I did one more mask of using the same photograph but this time with an abandoned ware house image. I felt the mysterious scene of the photograph was emphasised by having four of the same image.
The only difference when exposing a different image was having to use the different timings for each of the photographs. Here I also thought about the positioning of each image, I had to two close ups on different sides to each other to vary the type of shot and make the image clearly involving four images rather than two because it could look like this if the close ups and long shots are too close together because they are similar to each other but different to the different type of shot.
Here I used different images on each window with my other photographs. This worked well because it showed more of the ware house, different scenes of the same location so the viewer can put themselves into the scene more realistically.
Here is another stencil I cut out to mask more interesting shapes onto my exposure paper. The squares are different sizes and dimensions which looked quite abstract but also looked like it could work.
I started by suing the same image.

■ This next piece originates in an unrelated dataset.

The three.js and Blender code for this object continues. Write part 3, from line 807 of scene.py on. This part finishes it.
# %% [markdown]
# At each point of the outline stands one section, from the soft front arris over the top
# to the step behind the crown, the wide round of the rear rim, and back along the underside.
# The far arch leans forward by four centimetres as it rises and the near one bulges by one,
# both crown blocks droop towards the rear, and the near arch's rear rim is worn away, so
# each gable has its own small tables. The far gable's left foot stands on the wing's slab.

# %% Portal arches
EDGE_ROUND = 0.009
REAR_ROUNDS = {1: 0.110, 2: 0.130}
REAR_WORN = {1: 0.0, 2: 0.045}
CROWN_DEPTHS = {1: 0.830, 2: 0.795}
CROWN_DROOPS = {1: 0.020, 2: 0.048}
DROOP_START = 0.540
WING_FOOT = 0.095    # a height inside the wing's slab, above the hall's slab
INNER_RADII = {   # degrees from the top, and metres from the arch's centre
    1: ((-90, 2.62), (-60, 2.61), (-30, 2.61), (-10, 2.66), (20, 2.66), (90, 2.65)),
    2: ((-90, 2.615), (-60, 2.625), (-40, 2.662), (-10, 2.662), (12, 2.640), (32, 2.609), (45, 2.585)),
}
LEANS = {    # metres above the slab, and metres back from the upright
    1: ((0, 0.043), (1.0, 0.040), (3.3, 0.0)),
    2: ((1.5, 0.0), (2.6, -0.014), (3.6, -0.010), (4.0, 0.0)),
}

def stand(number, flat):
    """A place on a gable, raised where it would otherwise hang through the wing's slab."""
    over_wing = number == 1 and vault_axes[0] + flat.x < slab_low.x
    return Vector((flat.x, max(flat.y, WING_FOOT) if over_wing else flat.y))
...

I felt that the eyes being hidden took away the mysterious vibe of the glance.
I exposed the same image again and adjusted the positioning of it so that the eyes could be seen, it made it look like something was being hidden in the photograph.
Here I used different images, I only exposed parts of them into the windows, I felt the eyes were worthy of a close up, the cigarette added to a spooky vibe so I included this as a close up too, a full face shot and body shots to break up the photographs into the most important and personal parts.
Here I used one image from my abandoned photographs. It looked at if the photograph had been cut up or shattered in an accurate way which would be impossible.

I used different photographs here, I felt that the panoramic framing of the bottom left photograph worked really well. I actually preferred the result above this one, I felt that the random rectangles didn't do the images much justice because it limited what you can see in them.